Let's kick this out as fast as we can.
I left home September 4th as soon as my brother left for school to head up to NYC with my mom, aunt, and my life packed into under 66 pounds. I spent the night there and took off the next day from JFK.
The flight was brutal, mostly just the part not in the plane, spent carrying my luggage and sweating with 44-150 other kids just as miserable and annoying as you think they would be. Switzerland was pretty horrible. No wifi, no francs, expensive water, I slept on the freaking ground, angry cleaning ladies yelling in German because there were like 90 kids taking up the path to the bathroom...but it was nice and cold on that floor.
The Rome airport I had been warned previously about, that it wasn't in too great of shape. It did smell like a cajun portapotty which wasn't too pleasant but still, I actaully made it to Italy without commiting homicide or dying.
The Rome orientation was basically the explosion of all my happiness because it was too much awesomeness to handle. 501 foreign kids all pumped up on adrenaline to learn. I roomed with a girl from California who I loved so dearly (Marisa) and we got to know each other pretty well. Let's toss it in a nutshell (orientation)

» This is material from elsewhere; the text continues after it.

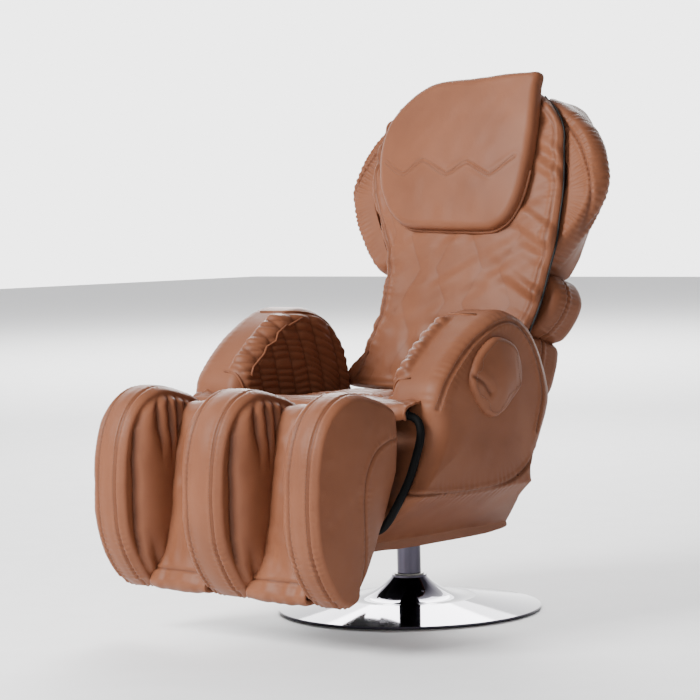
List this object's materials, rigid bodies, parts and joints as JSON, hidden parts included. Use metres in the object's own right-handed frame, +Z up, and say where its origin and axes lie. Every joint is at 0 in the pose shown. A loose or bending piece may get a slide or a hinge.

- I stargazed/talked about life with a girl from Poland, girl from Austria, and a girl from France on the roof of our hotel in Rome.
- finally was united with Iris (HK), Thorunn (Iceland), and all of my other friends from the interwebs.
- I sang the italian national anthem in front of like, 100 kids.
- I made a friend in a unisex bathroom
- I used a bidet (stop it)
After 2 days of orientation we all went to our chapters. I had to fly (perks of being temporary Sicilian) so me and probably 40ish international kids went to Fiumicino again to fly to Catania. I love those kids more than life itself. I met my host family at the airport, and to make this super super super short, I have since ended up switching host families.
Yes, Kara has switched host families. My family was very sweet, it wasn't that they were terrible to me. It's just that when you take a 15 year old girl and put her in a completely different environment and tell her to survive, she's gotta feel at home. and if she doesn't feel at home, she's going to be sad. It was a completely personal decision and the 2 days it took were definitely the hardest of my life. To disappoint people and then have them not understand completely why is the hardest thing you could ever do. I did learn that there are two kinds of people in this world. Both are nice and loving to the other kind, but they will never "click" on a level family or loved ones will. I'm still set on figuring out exactly what these types are. My new project.
In about 13 days in Catania, I have
- made real friends
- eaten gelato for 3 meals
- eaten pasta atleast once a day if not more
- ran into the unisex bathroom friend on my way to school (it's a boy from Argentina) and nearly jumptackled him because I was so excited to see another AFSer
- went to school in a building older than the USA itself
- watched Disney Channel in Italian
- used an Italian vending machine
In the process of moving families right now, and I'm super tired. I will have to go now, as it's almost 11 here. Goodnight, my beautiful blog readers.